• Problem statement
Can you write out the whole listing exactly?

• Material for this exercise
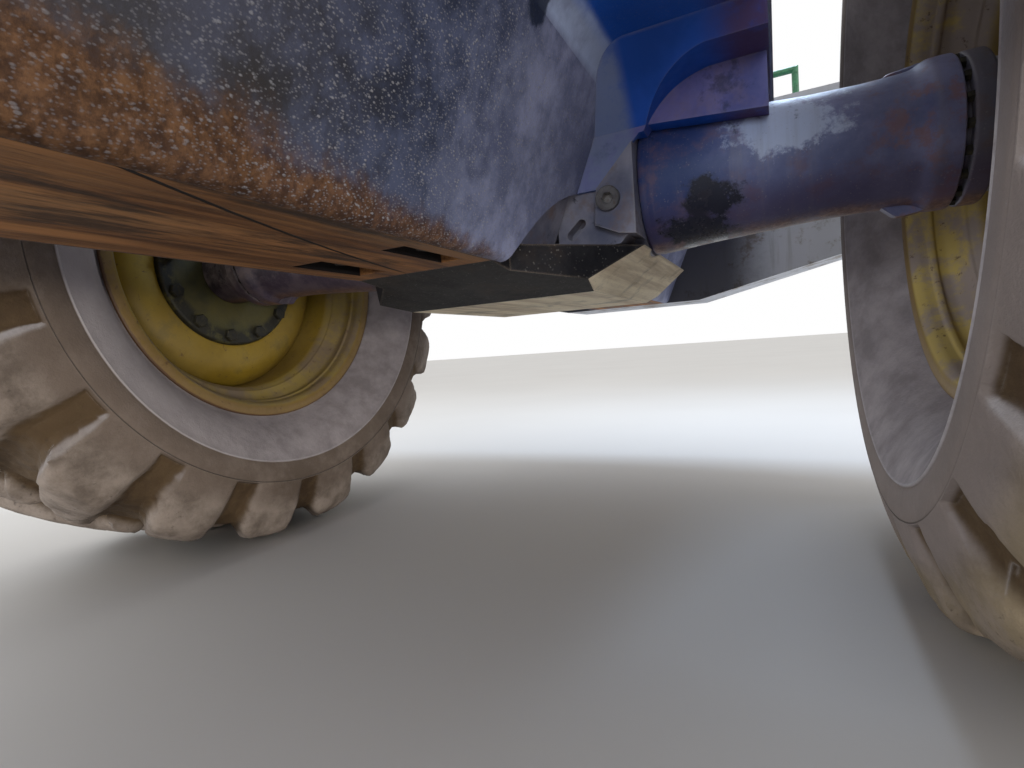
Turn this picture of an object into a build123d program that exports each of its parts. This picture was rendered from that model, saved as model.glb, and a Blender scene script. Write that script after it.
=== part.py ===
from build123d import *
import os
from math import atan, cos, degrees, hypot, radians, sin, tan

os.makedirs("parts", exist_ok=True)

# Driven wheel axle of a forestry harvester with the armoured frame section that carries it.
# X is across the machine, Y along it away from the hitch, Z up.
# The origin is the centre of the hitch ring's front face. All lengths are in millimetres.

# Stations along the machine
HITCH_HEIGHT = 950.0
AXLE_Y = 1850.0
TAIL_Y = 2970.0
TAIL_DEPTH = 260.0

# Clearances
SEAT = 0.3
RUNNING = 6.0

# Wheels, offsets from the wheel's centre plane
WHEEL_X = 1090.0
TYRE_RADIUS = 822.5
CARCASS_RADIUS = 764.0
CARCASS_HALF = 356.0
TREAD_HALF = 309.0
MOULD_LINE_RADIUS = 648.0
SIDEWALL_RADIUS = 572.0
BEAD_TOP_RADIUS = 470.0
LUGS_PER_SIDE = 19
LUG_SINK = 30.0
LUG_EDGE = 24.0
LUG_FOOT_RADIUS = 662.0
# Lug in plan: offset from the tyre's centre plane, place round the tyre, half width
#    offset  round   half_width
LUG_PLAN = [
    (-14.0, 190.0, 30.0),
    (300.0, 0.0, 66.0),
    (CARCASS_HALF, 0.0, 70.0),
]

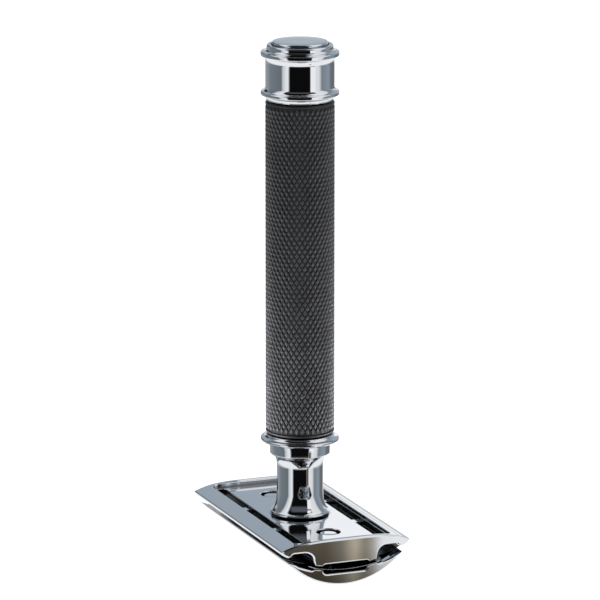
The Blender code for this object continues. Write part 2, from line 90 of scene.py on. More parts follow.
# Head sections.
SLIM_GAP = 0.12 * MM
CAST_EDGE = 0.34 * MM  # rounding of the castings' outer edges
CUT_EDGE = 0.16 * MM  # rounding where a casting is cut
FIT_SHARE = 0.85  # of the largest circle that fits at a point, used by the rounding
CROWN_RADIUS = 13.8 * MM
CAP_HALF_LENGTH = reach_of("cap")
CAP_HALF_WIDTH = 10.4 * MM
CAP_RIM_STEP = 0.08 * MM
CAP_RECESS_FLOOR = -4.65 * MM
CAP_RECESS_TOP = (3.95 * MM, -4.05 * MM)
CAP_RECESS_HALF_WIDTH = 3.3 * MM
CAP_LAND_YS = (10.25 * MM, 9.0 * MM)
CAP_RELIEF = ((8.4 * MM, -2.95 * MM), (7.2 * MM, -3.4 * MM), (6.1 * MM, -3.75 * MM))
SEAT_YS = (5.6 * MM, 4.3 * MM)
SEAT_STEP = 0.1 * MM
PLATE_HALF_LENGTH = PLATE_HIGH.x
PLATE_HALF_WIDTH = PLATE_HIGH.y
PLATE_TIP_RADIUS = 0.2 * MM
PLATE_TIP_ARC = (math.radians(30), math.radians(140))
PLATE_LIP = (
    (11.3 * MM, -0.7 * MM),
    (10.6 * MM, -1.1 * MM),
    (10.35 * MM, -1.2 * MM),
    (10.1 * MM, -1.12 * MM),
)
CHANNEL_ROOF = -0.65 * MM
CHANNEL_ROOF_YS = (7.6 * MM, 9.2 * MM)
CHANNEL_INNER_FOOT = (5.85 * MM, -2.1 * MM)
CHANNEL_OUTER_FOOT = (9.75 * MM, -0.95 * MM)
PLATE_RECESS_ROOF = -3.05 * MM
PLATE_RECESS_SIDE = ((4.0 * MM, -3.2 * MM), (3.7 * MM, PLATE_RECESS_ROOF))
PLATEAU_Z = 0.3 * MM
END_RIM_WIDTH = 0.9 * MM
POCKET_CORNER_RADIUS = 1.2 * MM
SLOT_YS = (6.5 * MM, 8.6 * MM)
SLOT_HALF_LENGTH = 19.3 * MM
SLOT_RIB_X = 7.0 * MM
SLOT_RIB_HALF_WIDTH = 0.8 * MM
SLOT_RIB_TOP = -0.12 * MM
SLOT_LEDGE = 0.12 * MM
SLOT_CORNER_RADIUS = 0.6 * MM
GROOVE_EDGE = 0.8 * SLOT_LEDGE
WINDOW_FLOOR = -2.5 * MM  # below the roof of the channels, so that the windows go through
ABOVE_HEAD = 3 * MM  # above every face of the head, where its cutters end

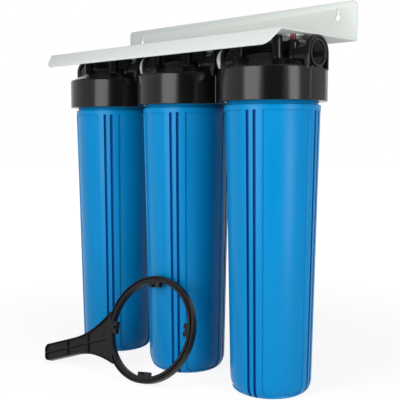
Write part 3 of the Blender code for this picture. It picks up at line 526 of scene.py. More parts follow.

• Full solution
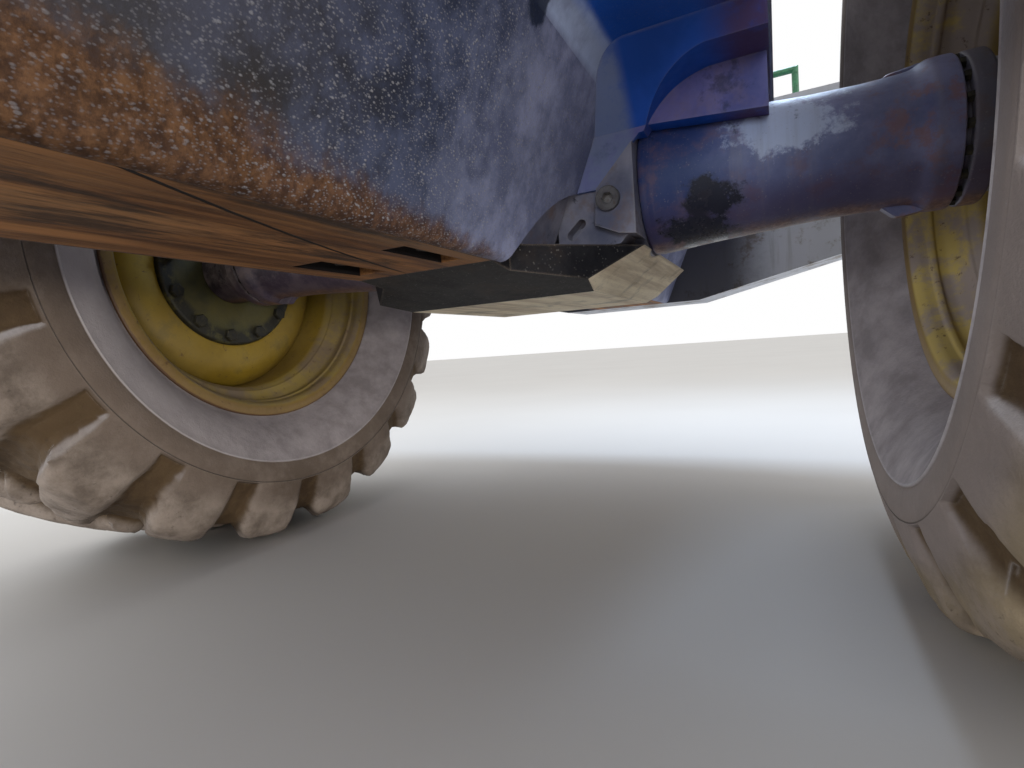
Turn this picture of an object into a build123d program that exports each of its parts. This picture was rendered from that model, saved as model.glb, and a Blender scene script. Write that script after it.
=== part.py ===
from build123d import *
import os
from math import atan, cos, degrees, hypot, radians, sin, tan

os.makedirs("parts", exist_ok=True)

# Driven wheel axle of a forestry harvester with the armoured frame section that carries it.
# X is across the machine, Y along it away from the hitch, Z up.
# The origin is the centre of the hitch ring's front face. All lengths are in millimetres.

# Stations along the machine
HITCH_HEIGHT = 950.0
AXLE_Y = 1850.0
TAIL_Y = 2970.0
TAIL_DEPTH = 260.0

# Clearances
SEAT = 0.3
RUNNING = 6.0

# Wheels, offsets from the wheel's centre plane
WHEEL_X = 1090.0
TYRE_RADIUS = 822.5
CARCASS_RADIUS = 764.0
CARCASS_HALF = 356.0
TREAD_HALF = 309.0
MOULD_LINE_RADIUS = 648.0
SIDEWALL_RADIUS = 572.0
BEAD_TOP_RADIUS = 470.0
LUGS_PER_SIDE = 19
LUG_SINK = 30.0
LUG_EDGE = 24.0
LUG_FOOT_RADIUS = 662.0
# Lug in plan: offset from the tyre's centre plane, place round the tyre, half width
#    offset  round   half_width
LUG_PLAN = [
    (-14.0, 190.0, 30.0),
    (300.0, 0.0, 66.0),
    (CARCASS_HALF, 0.0, 70.0),
]

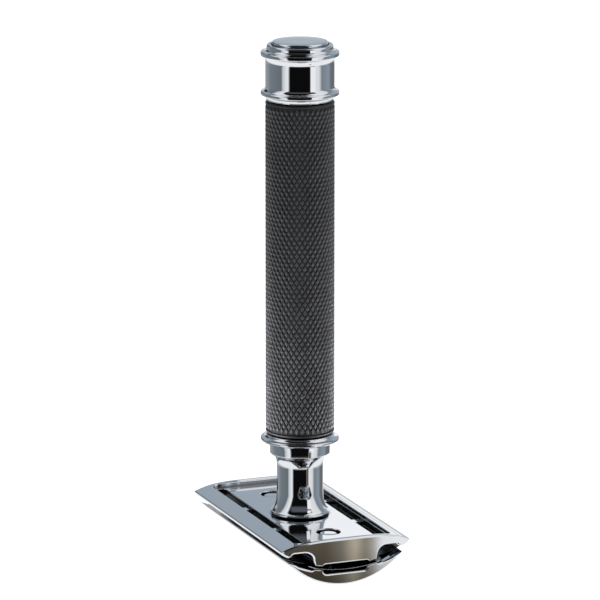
The Blender code for this object continues. Write part 2, from line 90 of scene.py on. More parts follow.
# Head sections.
SLIM_GAP = 0.12 * MM
CAST_EDGE = 0.34 * MM  # rounding of the castings' outer edges
CUT_EDGE = 0.16 * MM  # rounding where a casting is cut
FIT_SHARE = 0.85  # of the largest circle that fits at a point, used by the rounding
CROWN_RADIUS = 13.8 * MM
CAP_HALF_LENGTH = reach_of("cap")
CAP_HALF_WIDTH = 10.4 * MM
CAP_RIM_STEP = 0.08 * MM
CAP_RECESS_FLOOR = -4.65 * MM
CAP_RECESS_TOP = (3.95 * MM, -4.05 * MM)
CAP_RECESS_HALF_WIDTH = 3.3 * MM
CAP_LAND_YS = (10.25 * MM, 9.0 * MM)
CAP_RELIEF = ((8.4 * MM, -2.95 * MM), (7.2 * MM, -3.4 * MM), (6.1 * MM, -3.75 * MM))
SEAT_YS = (5.6 * MM, 4.3 * MM)
SEAT_STEP = 0.1 * MM
PLATE_HALF_LENGTH = PLATE_HIGH.x
PLATE_HALF_WIDTH = PLATE_HIGH.y
PLATE_TIP_RADIUS = 0.2 * MM
PLATE_TIP_ARC = (math.radians(30), math.radians(140))
PLATE_LIP = (
    (11.3 * MM, -0.7 * MM),
    (10.6 * MM, -1.1 * MM),
    (10.35 * MM, -1.2 * MM),
    (10.1 * MM, -1.12 * MM),
)
CHANNEL_ROOF = -0.65 * MM
CHANNEL_ROOF_YS = (7.6 * MM, 9.2 * MM)
CHANNEL_INNER_FOOT = (5.85 * MM, -2.1 * MM)
CHANNEL_OUTER_FOOT = (9.75 * MM, -0.95 * MM)
PLATE_RECESS_ROOF = -3.05 * MM
PLATE_RECESS_SIDE = ((4.0 * MM, -3.2 * MM), (3.7 * MM, PLATE_RECESS_ROOF))
PLATEAU_Z = 0.3 * MM
END_RIM_WIDTH = 0.9 * MM
POCKET_CORNER_RADIUS = 1.2 * MM
SLOT_YS = (6.5 * MM, 8.6 * MM)
SLOT_HALF_LENGTH = 19.3 * MM
SLOT_RIB_X = 7.0 * MM
SLOT_RIB_HALF_WIDTH = 0.8 * MM
SLOT_RIB_TOP = -0.12 * MM
SLOT_LEDGE = 0.12 * MM
SLOT_CORNER_RADIUS = 0.6 * MM
GROOVE_EDGE = 0.8 * SLOT_LEDGE
WINDOW_FLOOR = -2.5 * MM  # below the roof of the channels, so that the windows go through
ABOVE_HEAD = 3 * MM  # above every face of the head, where its cutters end

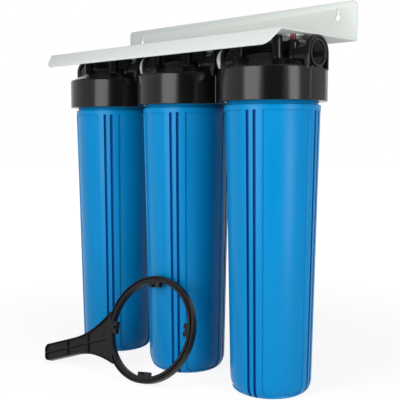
Write part 3 of the Blender code for this picture. It picks up at line 526 of scene.py. More parts follow.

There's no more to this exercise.